Metformin is sometimes prescribed for prediabetes, particularly for people under 60 with a BMI of 35 or higher, or for those whose blood sugar continues rising despite lifestyle efforts. Over 15 years, metformin reduced the risk of developing diabetes by 18%, while lifestyle intervention reduced it by 27%. Both helped, but lifestyle changes were consistently more effective.

That said, medication and lifestyle aren’t mutually exclusive. Some people use metformin as a bridge while building new habits, especially if their numbers are at the higher end of the prediabetic range. The key point is that no pill replaces the metabolic benefits of losing weight, eating better, moving regularly, and sleeping enough. Those changes address the underlying insulin resistance rather than just managing blood sugar levels.

A Realistic Timeline

Because A1C reflects a three-month average, the earliest you’d see a meaningful shift in that number is about three months after making consistent changes. Many people see their fasting blood sugar improve sooner, sometimes within weeks, as their body becomes more responsive to insulin again.
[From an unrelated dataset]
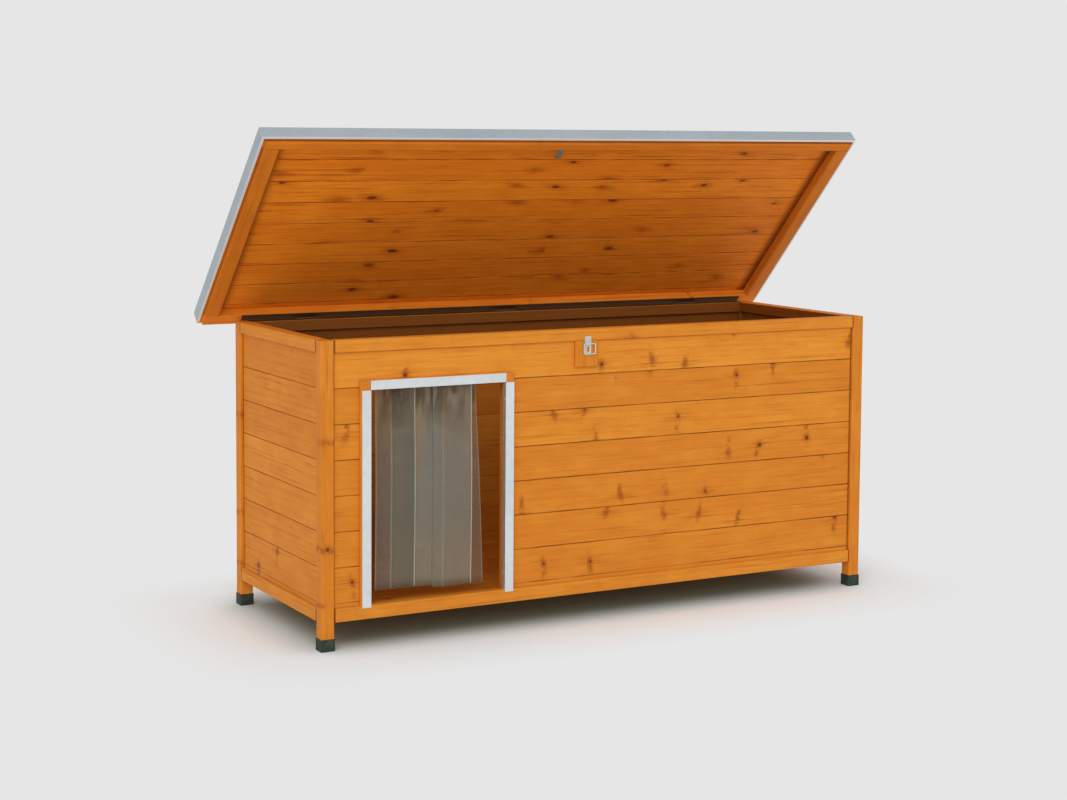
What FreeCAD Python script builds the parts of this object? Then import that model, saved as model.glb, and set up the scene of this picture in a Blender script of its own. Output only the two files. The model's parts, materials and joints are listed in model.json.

The Diabetes Prevention Program’s results came from a structured program where participants aimed to lose 7% of their body weight over 24 weeks, roughly a pound per week. That’s a reasonable pace that doesn’t require crash dieting. If you start in January with consistent changes, a retest in the spring or summer could show real improvement.

Once your numbers return to normal, staying there requires maintaining the habits. Prediabetes reflects an underlying tendency toward insulin resistance that doesn’t disappear permanently. But the lifestyle that reverses it is also the lifestyle that prevents it from returning: regular movement, a fiber-rich diet without excessive refined carbs, adequate sleep, and a stable weight.